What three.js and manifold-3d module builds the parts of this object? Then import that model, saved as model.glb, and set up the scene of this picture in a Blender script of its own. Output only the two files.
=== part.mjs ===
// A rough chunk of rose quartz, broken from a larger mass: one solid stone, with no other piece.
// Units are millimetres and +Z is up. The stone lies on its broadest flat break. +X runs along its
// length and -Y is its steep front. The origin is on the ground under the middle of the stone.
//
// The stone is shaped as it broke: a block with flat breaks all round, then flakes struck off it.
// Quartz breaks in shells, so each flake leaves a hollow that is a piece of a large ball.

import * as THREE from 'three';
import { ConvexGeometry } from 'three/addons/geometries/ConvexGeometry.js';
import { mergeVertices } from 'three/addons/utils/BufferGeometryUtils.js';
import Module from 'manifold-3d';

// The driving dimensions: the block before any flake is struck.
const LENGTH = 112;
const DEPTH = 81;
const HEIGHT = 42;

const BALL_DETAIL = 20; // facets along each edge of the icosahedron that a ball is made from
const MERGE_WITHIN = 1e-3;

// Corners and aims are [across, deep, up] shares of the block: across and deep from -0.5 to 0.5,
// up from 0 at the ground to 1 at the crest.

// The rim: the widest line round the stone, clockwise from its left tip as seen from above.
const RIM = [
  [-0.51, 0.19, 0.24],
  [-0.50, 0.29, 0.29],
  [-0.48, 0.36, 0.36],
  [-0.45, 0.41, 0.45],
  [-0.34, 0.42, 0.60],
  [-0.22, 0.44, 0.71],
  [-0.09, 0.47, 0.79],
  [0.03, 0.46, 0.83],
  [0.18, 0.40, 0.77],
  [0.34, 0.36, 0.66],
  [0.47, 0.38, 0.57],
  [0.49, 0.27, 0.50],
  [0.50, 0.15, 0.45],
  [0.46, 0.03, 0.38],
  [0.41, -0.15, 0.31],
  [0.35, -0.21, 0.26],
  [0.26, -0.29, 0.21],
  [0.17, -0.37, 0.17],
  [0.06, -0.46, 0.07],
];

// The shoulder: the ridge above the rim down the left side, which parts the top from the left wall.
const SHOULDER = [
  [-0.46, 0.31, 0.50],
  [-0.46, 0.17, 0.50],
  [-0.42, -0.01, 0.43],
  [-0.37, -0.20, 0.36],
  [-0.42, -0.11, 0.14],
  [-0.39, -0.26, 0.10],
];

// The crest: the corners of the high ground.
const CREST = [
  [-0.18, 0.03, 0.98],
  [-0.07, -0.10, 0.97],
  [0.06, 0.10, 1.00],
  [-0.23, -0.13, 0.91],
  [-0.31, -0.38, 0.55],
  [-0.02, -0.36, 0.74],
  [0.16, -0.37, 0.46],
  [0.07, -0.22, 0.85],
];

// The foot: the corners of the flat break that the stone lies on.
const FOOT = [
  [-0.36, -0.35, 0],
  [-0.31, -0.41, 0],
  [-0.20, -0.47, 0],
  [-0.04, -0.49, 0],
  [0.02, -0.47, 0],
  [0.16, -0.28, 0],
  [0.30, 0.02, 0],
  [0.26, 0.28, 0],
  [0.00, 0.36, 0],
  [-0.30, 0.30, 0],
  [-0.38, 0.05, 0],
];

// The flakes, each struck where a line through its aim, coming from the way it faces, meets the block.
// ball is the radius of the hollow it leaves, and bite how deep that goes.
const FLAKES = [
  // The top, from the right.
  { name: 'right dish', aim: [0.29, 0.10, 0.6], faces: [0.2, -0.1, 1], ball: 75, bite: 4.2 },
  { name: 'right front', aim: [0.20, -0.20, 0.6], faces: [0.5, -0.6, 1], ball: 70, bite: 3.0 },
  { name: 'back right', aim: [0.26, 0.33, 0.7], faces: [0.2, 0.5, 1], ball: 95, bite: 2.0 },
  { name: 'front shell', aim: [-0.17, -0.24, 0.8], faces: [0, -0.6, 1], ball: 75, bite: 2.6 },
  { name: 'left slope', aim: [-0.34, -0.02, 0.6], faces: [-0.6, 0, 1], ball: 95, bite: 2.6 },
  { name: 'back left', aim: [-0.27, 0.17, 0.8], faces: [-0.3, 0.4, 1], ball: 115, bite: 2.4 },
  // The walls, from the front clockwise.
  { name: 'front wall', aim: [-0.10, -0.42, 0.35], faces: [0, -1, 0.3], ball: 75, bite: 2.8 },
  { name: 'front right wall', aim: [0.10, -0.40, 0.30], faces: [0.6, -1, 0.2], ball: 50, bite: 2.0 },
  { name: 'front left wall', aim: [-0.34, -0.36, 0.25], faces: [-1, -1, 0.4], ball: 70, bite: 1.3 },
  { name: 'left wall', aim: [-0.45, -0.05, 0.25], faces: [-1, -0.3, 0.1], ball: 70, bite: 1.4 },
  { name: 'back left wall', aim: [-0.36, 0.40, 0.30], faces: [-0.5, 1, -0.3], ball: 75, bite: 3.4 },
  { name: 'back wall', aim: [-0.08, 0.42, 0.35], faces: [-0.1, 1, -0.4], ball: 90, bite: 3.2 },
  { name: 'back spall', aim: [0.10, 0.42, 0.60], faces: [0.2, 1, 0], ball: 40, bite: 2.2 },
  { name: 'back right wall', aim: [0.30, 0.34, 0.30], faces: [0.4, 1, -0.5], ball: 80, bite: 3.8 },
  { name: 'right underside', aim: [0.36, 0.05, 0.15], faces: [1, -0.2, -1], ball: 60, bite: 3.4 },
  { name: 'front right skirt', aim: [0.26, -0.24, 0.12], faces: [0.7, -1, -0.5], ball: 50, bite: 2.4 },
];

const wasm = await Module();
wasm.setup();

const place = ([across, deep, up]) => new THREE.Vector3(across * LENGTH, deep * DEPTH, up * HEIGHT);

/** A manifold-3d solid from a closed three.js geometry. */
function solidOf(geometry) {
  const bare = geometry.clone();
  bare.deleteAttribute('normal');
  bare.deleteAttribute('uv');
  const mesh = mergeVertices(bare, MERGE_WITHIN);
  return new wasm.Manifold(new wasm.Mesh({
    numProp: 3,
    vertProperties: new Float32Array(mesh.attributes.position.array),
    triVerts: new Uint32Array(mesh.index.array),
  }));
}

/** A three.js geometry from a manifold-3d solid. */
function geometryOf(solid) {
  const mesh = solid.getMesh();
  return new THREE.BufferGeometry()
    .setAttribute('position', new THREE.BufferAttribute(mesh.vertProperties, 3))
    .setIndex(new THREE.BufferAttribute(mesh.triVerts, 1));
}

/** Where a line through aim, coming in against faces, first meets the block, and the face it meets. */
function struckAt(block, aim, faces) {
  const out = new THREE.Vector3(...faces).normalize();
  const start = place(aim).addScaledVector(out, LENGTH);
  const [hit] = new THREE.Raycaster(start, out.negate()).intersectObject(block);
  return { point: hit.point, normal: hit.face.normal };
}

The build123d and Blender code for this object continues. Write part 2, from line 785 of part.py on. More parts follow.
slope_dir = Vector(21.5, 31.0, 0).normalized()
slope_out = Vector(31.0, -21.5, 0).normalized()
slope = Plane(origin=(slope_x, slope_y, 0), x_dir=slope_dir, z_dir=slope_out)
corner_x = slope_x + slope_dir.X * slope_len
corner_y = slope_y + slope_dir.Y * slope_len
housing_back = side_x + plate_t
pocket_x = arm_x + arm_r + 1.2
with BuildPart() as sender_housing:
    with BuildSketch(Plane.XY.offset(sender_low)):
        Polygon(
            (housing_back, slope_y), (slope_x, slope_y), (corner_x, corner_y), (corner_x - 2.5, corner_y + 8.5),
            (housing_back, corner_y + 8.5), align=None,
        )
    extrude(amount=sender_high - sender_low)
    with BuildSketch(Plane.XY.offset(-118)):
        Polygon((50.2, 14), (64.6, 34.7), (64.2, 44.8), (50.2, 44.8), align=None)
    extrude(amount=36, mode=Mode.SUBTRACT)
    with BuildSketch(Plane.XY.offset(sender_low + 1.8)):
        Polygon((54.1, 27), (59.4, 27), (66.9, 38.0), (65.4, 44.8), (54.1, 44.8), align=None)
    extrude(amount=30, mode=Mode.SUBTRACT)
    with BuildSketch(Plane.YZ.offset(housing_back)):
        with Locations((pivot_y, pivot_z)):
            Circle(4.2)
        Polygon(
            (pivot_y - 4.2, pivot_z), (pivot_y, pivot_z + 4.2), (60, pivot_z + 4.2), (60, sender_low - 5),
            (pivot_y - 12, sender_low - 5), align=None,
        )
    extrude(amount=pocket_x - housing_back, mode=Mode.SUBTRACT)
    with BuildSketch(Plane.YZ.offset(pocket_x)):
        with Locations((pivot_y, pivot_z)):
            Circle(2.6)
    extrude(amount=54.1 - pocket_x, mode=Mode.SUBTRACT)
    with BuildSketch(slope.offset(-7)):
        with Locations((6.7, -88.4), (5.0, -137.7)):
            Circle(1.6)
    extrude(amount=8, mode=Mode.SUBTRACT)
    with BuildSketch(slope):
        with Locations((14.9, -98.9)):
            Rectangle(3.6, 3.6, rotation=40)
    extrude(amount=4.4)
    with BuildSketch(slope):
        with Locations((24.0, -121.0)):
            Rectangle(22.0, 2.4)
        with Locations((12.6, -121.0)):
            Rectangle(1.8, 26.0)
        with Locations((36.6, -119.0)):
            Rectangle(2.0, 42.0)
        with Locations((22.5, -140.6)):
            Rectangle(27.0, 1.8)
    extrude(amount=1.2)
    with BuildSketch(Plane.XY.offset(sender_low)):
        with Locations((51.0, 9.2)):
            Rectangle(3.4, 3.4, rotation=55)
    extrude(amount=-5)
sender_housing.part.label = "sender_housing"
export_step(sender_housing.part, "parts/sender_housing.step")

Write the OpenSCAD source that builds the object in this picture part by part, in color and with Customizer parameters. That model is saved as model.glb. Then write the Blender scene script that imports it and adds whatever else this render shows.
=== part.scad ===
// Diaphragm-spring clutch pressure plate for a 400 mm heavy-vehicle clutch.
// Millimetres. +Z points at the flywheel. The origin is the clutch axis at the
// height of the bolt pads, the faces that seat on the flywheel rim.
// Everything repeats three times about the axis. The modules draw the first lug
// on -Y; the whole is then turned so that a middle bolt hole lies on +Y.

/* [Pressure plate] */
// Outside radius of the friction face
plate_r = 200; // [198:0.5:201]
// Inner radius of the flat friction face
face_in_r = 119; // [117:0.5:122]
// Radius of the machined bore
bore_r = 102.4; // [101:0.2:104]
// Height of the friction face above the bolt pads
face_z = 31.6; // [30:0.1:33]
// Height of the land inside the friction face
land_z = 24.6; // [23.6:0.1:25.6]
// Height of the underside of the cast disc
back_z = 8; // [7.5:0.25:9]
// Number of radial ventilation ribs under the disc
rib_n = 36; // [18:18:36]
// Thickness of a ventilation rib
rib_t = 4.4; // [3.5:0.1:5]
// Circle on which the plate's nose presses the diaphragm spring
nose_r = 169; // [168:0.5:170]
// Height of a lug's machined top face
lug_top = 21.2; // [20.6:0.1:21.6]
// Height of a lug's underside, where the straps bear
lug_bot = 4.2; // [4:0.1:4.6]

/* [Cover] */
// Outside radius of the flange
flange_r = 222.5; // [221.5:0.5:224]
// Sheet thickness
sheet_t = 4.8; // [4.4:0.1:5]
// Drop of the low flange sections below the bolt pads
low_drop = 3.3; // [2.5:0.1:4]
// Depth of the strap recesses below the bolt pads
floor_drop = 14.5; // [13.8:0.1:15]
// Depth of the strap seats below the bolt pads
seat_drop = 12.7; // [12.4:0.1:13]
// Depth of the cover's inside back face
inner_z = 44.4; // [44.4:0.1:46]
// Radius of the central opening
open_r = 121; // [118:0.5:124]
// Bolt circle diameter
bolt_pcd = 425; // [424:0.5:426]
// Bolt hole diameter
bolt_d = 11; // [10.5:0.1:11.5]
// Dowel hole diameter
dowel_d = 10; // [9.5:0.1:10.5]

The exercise
Exactly as they stand, set down the lines from the top of the data through the line with "at the crest.".

Answer for the task
What three.js and manifold-3d module builds the parts of this object? Then import that model, saved as model.glb, and set up the scene of this picture in a Blender script of its own. Output only the two files.
=== part.mjs ===
// A rough chunk of rose quartz, broken from a larger mass: one solid stone, with no other piece.
// Units are millimetres and +Z is up. The stone lies on its broadest flat break. +X runs along its
// length and -Y is its steep front. The origin is on the ground under the middle of the stone.
//
// The stone is shaped as it broke: a block with flat breaks all round, then flakes struck off it.
// Quartz breaks in shells, so each flake leaves a hollow that is a piece of a large ball.

import * as THREE from 'three';
import { ConvexGeometry } from 'three/addons/geometries/ConvexGeometry.js';
import { mergeVertices } from 'three/addons/utils/BufferGeometryUtils.js';
import Module from 'manifold-3d';

// The driving dimensions: the block before any flake is struck.
const LENGTH = 112;
const DEPTH = 81;
const HEIGHT = 42;

const BALL_DETAIL = 20; // facets along each edge of the icosahedron that a ball is made from
const MERGE_WITHIN = 1e-3;

// Corners and aims are [across, deep, up] shares of the block: across and deep from -0.5 to 0.5,
// up from 0 at the ground to 1 at the crest.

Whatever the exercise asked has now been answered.